First off the line will be a turbocharged Mazda 6 MPS, due in about two years.

"It's not an add-on series, it's a separate line-up," Mr Martens said.

"If you do that well you can get a small following but you can really create a different feel for your brand, who you are and what you want to be."Conscious of not returning to a time when Mazda had unsustainable niche models on its hands, Mr Martens said the MPS range would be carefully selected, narrow focussed and well planned.

"You've got to be careful on the communications and dealership strategy and you want after-parts and service, you want accessories, you want everything to line up - and if you explode it too far, you fragment everything and you lose your focus," Mr Martens said.

"We're not going to do that."Mr Martens said turbocharging inline four-cylinder and V6 engines was the preferred method of finding more horsepower for MX-5, sports sedans and the forthcoming large car.

But Mazda president Mark Fields has refused to rule out other options, including the rotary engine, for premium mainstream models.

And none other than Mr Fields himself is the one advocating a return to the Le Mans 24-Hour race.

"We won Le Mans 10 years ago - we're the only Japanese manufacturer to have done that - and I would think our long-term goal should be: how do we get back into that, when we can afford it," he said.

"We have a unique heritage there."

The name game

DISTANCING itself as far as possible from its current generation of cars, Mazda has instituted a new naming policy for its all-new models.

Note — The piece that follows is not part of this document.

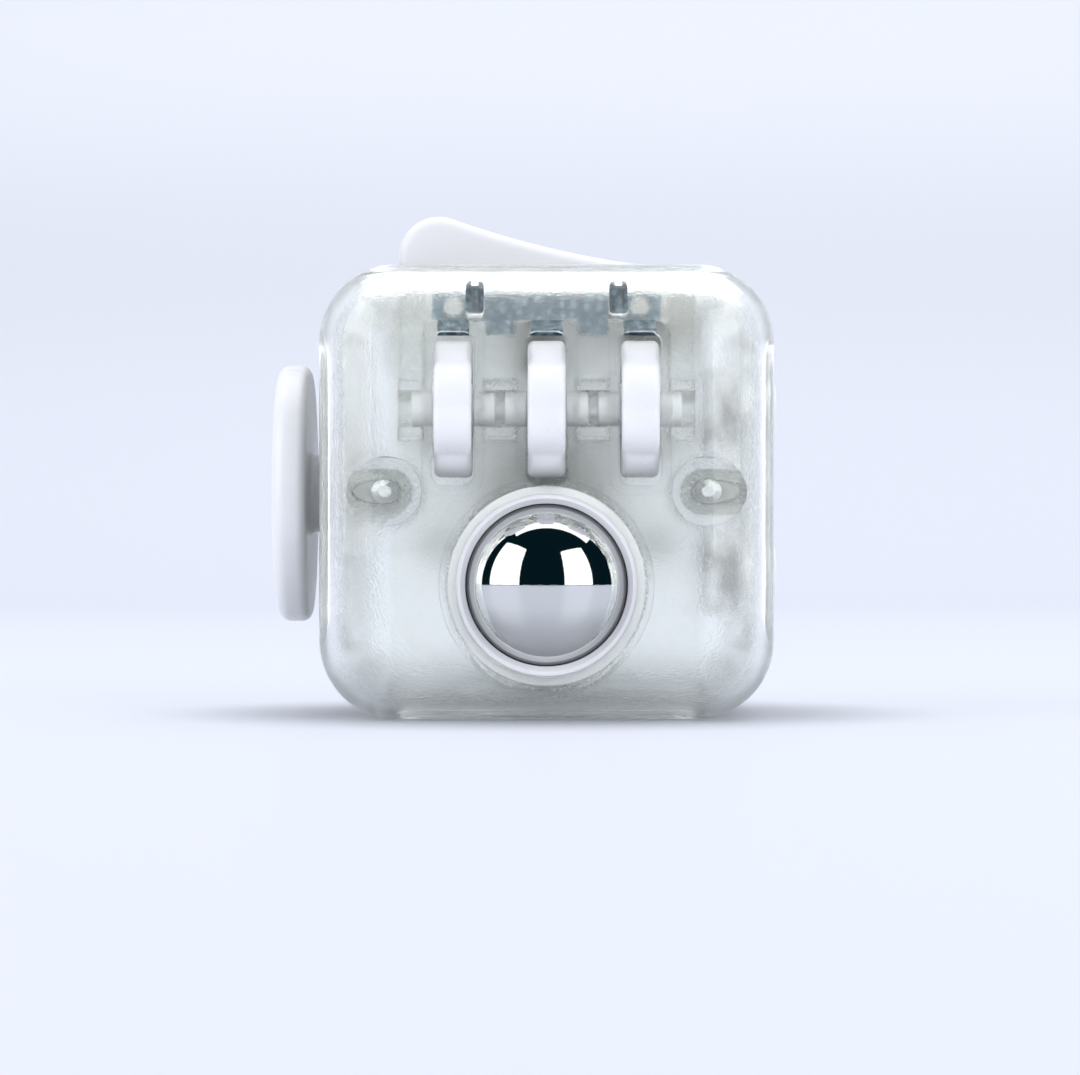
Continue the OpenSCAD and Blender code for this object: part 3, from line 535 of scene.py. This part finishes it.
def soft_box(name, place, aim, width, height, power):
    data = bpy.data.lights.new(name, "AREA")
    data.shape = "RECTANGLE"
    data.size, data.size_y = width, height
    data.energy = power
    lamp = bpy.data.objects.new(name, data)
    lamp.location = place
    lamp.visible_camera = False
    lamp.rotation_euler = (Vector(aim) - Vector(place)).to_track_quat("-Z", "Y").to_euler()
    bpy.context.scene.collection.objects.link(lamp)


def studio():
    world = bpy.data.worlds.new("studio")
    bpy.context.scene.world = world
    tree = empty_tree(world)

    def light(colour, strength):
        return add_node(tree, "Background", Color=(*colour, 1), Strength=strength).outputs[0]

    def mix(share, first, second):
        return add_node(tree, "MixShader", share, first, second).outputs[0]

    rays = add_node(tree, "LightPath").outputs
    # the room in front of the cube is dark, so only a ray that met no clear plastic sees it
    direct = add_node(tree, "Math", rays["Transmission Depth"], 0.5, operation="LESS_THAN")
    mirrored = add_node(tree, "Math", rays["Is Glossy Ray"], direct.outputs[0],
                        operation="MULTIPLY")
    through = light((0.90, 0.915, 0.93), 2.5)
    seen = mix(rays["Is Camera Ray"], through, light(BACKDROP, 1.0))
    seen = mix(mirrored.outputs[0], seen, light((0.002, 0.011, 0.017), 1.0))
    seen = mix(rays["Is Diffuse Ray"], seen, light((0.80, 0.83, 0.90), 0.8))
    add_node(tree, "OutputWorld", Surface=seen)
    soft_box("key_left", (-0.433, -0.25, 0.30), (0, 0, 0.30), 0.43, 0.58, 1.35)
    soft_box("key_right", (0.35, -0.357, 0.27), (0, 0, 0.27), 0.37, 0.52, 1.15)
    soft_box("over", (0.09, 0.17, 0.55), (0.09, 0.17, 0), 0.85, 0.47, 2.2)


def camera():
    data = bpy.data.cameras.new("camera")
    data.sensor_width = 36
    data.lens = 132.9
    data.clip_start, data.clip_end = 0.01, 10
    piece = bpy.data.objects.new("camera", data)
    piece.location = (-0.47 * MM, -300 * MM, HALF - 3.32 * MM)
    piece.rotation_euler = Euler((QUARTER, 0, 0))
    bpy.context.scene.collection.objects.link(piece)
    bpy.context.scene.camera = piece


stage()
studio()
camera()
scene = bpy.context.scene
scene.view_settings.view_transform = "Standard"
scene.cycles.transmission_bounces = 16
scene.cycles.glossy_bounces = 16
scene.cycles.max_bounces = 20
scene.cycles.transparent_max_bounces = 16
scene.cycles.use_denoising = True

The first example is the forthcoming 626 replacement, which the Japanese manufacturer has called Mazda 6 in all countries outside its homeland. In Japan, it's called Atenza.

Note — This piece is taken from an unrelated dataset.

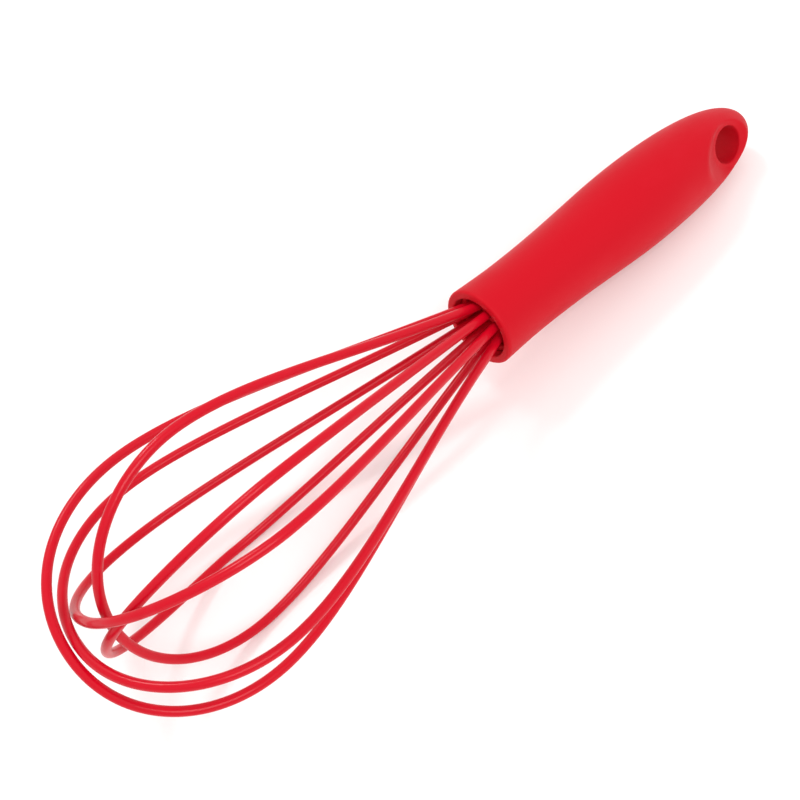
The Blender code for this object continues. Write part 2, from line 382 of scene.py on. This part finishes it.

Mazda's global marketing chief David Greenberg said: "When we are talking about repositioning Mazda we are talking about moving from a nameplate brand strategy to a primary brand strategy, and that's one of the pillars of our transition." Translation: We would rather have you think about Mazda than the local bus route.

"I don't want you to think of a 626 - I want Mazda to really mean something to you," Mr Greenberg said.

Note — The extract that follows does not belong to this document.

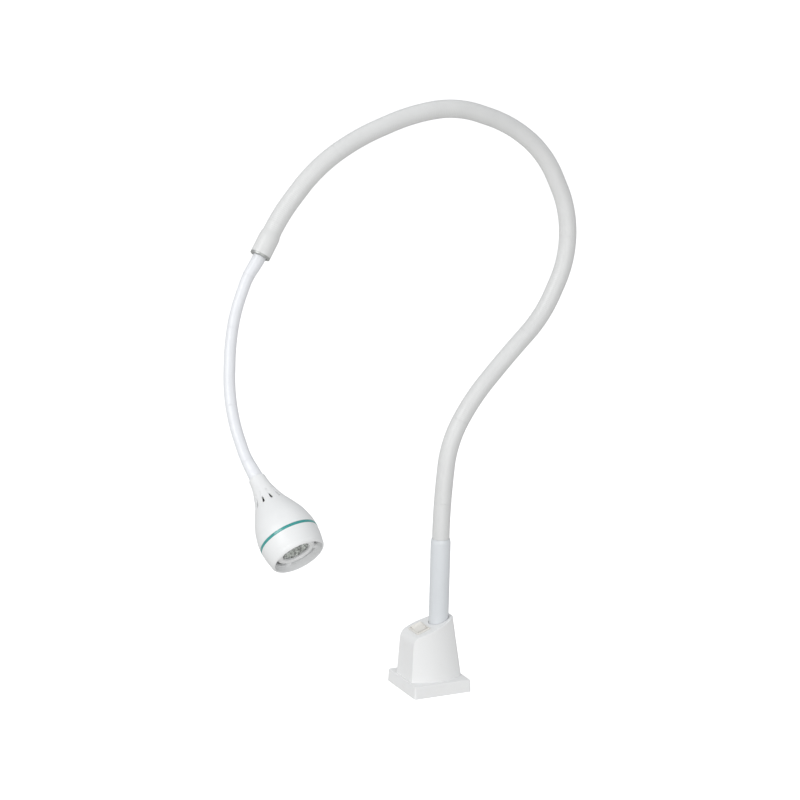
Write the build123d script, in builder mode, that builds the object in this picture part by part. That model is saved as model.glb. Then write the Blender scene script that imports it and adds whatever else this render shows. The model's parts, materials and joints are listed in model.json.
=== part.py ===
from build123d import *
import os
from math import cos, degrees, hypot, radians, sin, sqrt, tan

# Gooseneck examination light: a small switched base, a rigid tube that turns in it, a thick
# gooseneck, a reducer, a thin gooseneck and a bell-shaped LED head.
# Millimetres. +Z is up, the origin is the centre of the base's underside, the switch faces -Y,
# and the thick gooseneck rests in the plane X = 0 as far as its last hinge.

# ---- base ----
flange_side = 63.4
flange_height = 12.7
flange_draft = 3.6
flange_corner = 2.2
wall = 2.5
plate_side = 57.0
plate_thick = 4.0
mount_pitch = 38.0
mount_hole = 2.1
screw_pitch = 47.0
screw_shank = 1.9
screw_head = 3.6
screw_length = 9.0
grommet_height = 7.0
grommet_neck = 2.2
body_top = 78.0
front_low, front_high = -28.3, -25.1
crease_low, crease_high = 17.4, 14.9
flank_low, flank_high = 25.4, 17.4
back_low, back_high = 30.4, 21.5
back_half_low, back_half_high = 14.5, 7.2
deck_slope = 19.4
deck_y, deck_z = -16.6, 60.4
deck_round = 10.0

# ---- swivel tube ----
tube_y = 9.0
tube_outer = 10.0
tube_bore = 9.0
tube_top = 153.8
tube_shoulder = 3.5
tube_neck = 9.25
tube_bottom = 12.0
running_gap = 0.05
socket_outer = 13.5
socket_bore = 11.6
socket_top = 42.0
socket_foot = 15.0
bush_height = 12.0
stop_width = 1.5
stop_reach = 12.6

# ---- rocker switch ----
switch_y = -12.3
bezel_long, bezel_short, bezel_thick = 21.2, 15.2, 1.4
cutout_long, cutout_short = 19.6, 13.2
window_long, window_short = 18.4, 11.4
rocker_half, rocker_width = 8.3, 11.0
rocker_pivot = 2.0
rocker_tilt = 9.0
trunnion = 1.0

# ---- goosenecks: outer radius and bore of the coil, outer radius and bore of its sleeve ----
thick_coil, thick_bore = 7.4, 4.8
thick_sleeve, thick_lining = 8.8, 7.6
thick_straight = 6.0
thick_pitch = 110.0
thick_stub = 66.5
thin_coil, thin_bore = 4.4, 2.6
thin_sleeve, thin_lining = 5.35, 4.6
thin_straight = 5.0
thin_pitch = 74.0
ball_gap = 0.25

# Rest bends of each link between two hinges, as (turn, side) degrees of its equal arcs.
# A turn leans the arm over towards the switch side, and a side bend leans it towards +X.
thick_bends = [
    [(-5, 0)],
    [(-25, 0), (-13, 0)],
    [(-3, 0), (21, 0)],
    [(26, 0), (26, 0)],
    [(26, 0), (20, 0)],
    [(25, 0), (13, 0)],
    [(12, 0), (17.5, 0)],
    [(8.5, 6)],
]
thin_bends = [
    [(-5, -3), (13, 2.5)],
    [(8.5, 7), (3, 10.5)],
    [(6.5, 8), (5, 9.5)],
    [(7.5, 6), (-3, 3.5)],
]

# ---- reducer between the goosenecks ----
reducer_length = 22.0
reducer_outer = 8.5
ring_outer, ring_thick = 9.7, 2.2
sleeve_swell = 9.85
thin_start = 6.05
thin_recess = 3.0
thin_end = 6.5

# ---- head, measured along its axis from the collar ----
collar = 7.9
neck_bore = 6.0
neck_depth = 13.5
shell_end = 66.0
accent_end = 68.8
head_end = 87.2
head_wall = 2.0
accent_radius = 27.6
spigot_outer, spigot_inner = 24.7, 23.0
spigot_end = 75.0
grille_back, grille_front = 78.5, 81.0
light_ledge = 60.0
light_forward = 3.0
lens_radius = 12.6
vent_count = 12
vent_start, vent_end = 17.6, 29.6
vent_narrow, vent_wide = 0.45, 1.2
vent_foot, vent_slope = 11.35, 20.8
vent_depth = 0.8
vent_open = 0.55
head_roll = 36

os.makedirs("parts", exist_ok=True)


def save(part, name):
    """Labels a finished piece and writes its STEP file."""
    part.label = name
    export_step(part, f"parts/{name}.step")


def onward(place, length, turn=0, side=0):
    """The plane at the end of a stretch that starts at a plane and leaves along its normal."""
    bend = radians(hypot(turn, side))
    if bend == 0:
        return Plane(place.origin + place.z_dir * length, place.x_dir, place.z_dir)
    hinge = (place.x_dir * turn + place.y_dir * side).normalized()
    inward = hinge.cross(place.z_dir)
    radius = length / bend
    origin = place.origin + place.z_dir * (radius * sin(bend)) + inward * (radius * (1 - cos(bend)))
    through = Axis((0, 0, 0), hinge)
    return Plane(
        origin,
        place.x_dir.rotate(through, degrees(bend)),
        place.z_dir.rotate(through, degrees(bend)),
    )


def course(start, stretches):
    """The planes at the ends of a run of (length, turn, side) stretches."""
    planes = [start]
    for length, turn, side in stretches:
        planes.append(onward(planes[-1], length, turn, side))
    return planes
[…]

"We think it's a much more effective way to utilise our resources, to communicate our brand and we think it's a much more effective way to build our brand."The core passenger cars will all change name, however the sports cars (MX-5 and RX-8, for example) will survive. The MPV and Premacy nameplates are also expected to remain.

Millennium Plan a family affair

THERE can be no underestimating the importance of RX-8 in Mazda's current rebirthing process.

But with its five-year Millennium Plan (ending 2004), the company is not hanging its hat on one new car.

"A critical juncture in our Millennium Plan, or our product reinvention, is turning over the base of our product family as fast as possible so that we can reintroduce to the market in a short period of time an all-new Mazda," said product planning chief Phil Martens.

"In today's market one product can't pull a company along. You have to have a family of complementary products."Here's what to expect:Mazda 1 - late 2002
THE 121 replacement, in near production form, is set to appear at Tokyo this week. It will not herald a return to the cute bubble car, remaining tall and upright but offering a lot more visual appeal. Expect 1.3 and 1.6-litre engines plus a CVT auto for Australia. An MPS version is not high on the current agenda.

Mazda 3 - late 2003
PLATFORM and panel sharing with Ford is starting to lose favour and Mazda is attempting to keep this one all to itself. It will be a scaled-down RX-8 with some Alfa 147 cues such as hidden rear door handles. Engine choices include 1.8, 2.0 and the new 2.3-litre seen on Mazda 6. A sharper, more clever Premacy and an all-out Mazda 3 MPS will follow.

Mazda 6 - September 2002
THE first fruit of the reborn Mazda will make its debut here around September next year. An all-new bigger and lighter MPV will follow with a more aggressive look, better ingress and egress, and improved rear seats that will fold into the floor when not in use. A Mazda 6 MPS is under way and will arrive in two years.

Mazda 9 - 2004
TO come off the mid-size or sports car platform, the Millenia replacement will be a technological showcase drawing as much as is practicable from the MX Sport Tourer show car. Debates over engines are now occurring: rotary, turbo rotary, V6, turbo V6, or a combination. The Miller Cycle engine will be laid to rest. An MPS version is a sure bet.

RX-8 - early 2003
THE final version of the evocative four-door coupe debuts at Tokyo this week, with production commencing later next year. Powertrain engineers are currently optimising fuel and oil consumption and emissions of the "Renesis" rotary engine. A base inline-four and more powerful (including turbo) versions will follow. Expect roadster, 2+2 cabriolet and compact hatch variants to surface post-Millennium Plan (2004).

MX-5 - 2004
THOUGH we might not get it until 2005, the next generation MX-5 will have more than one performance tier. Expect 2.3-litre and turbocharged variants - and perhaps even a rotary. Mazda's sports car designer also promises a sharper look, which is sure to whip up some angst among the enthusiasts.

Tribute - 2005/6
THE word is that never again will Mazda and Ford produce such a similar vehicle. Upgrades will get the 2.3-litre inline four and the revised 3.0 V6 debuting with the Mazda 6. Expect the next generation to take make a significant departure from the Ford Escape. MPS version? If it works for the Europeans ...

By Ghosn, it's the Z car

DON'T for a moment think Mazda is alone in its quest to tap back into popular culture with lip-smacking sports cars.

As Mazda president Mark Fields unveils the production version of the RX-8 coupe at the Tokyo motor show this week, his opposite number at Nissan, Carlos Ghosn, will unveil this virtually production-ready version of the Z.

Due out late next year - a few months ahead of the RX-8 - the finished Z coupe differs little from the concept car shown at this year's Sydney motor show.

And that's no bad thing.

Just as the Datsun 240Z caused a sensation when it was introduced some three decades ago, the 350Z - as the first, 3.5-litre version is expected to be called - pushes all the right buttons with its bulging body shape and geometrical forms of the headlights and other parts.

And, like Mazda has done, styling cues harking back to earlier times are readily found. Classic Z-car reminders include the long nose, triangular cabin form and the lines extending from the arch-shaped roof to the hatchback opening.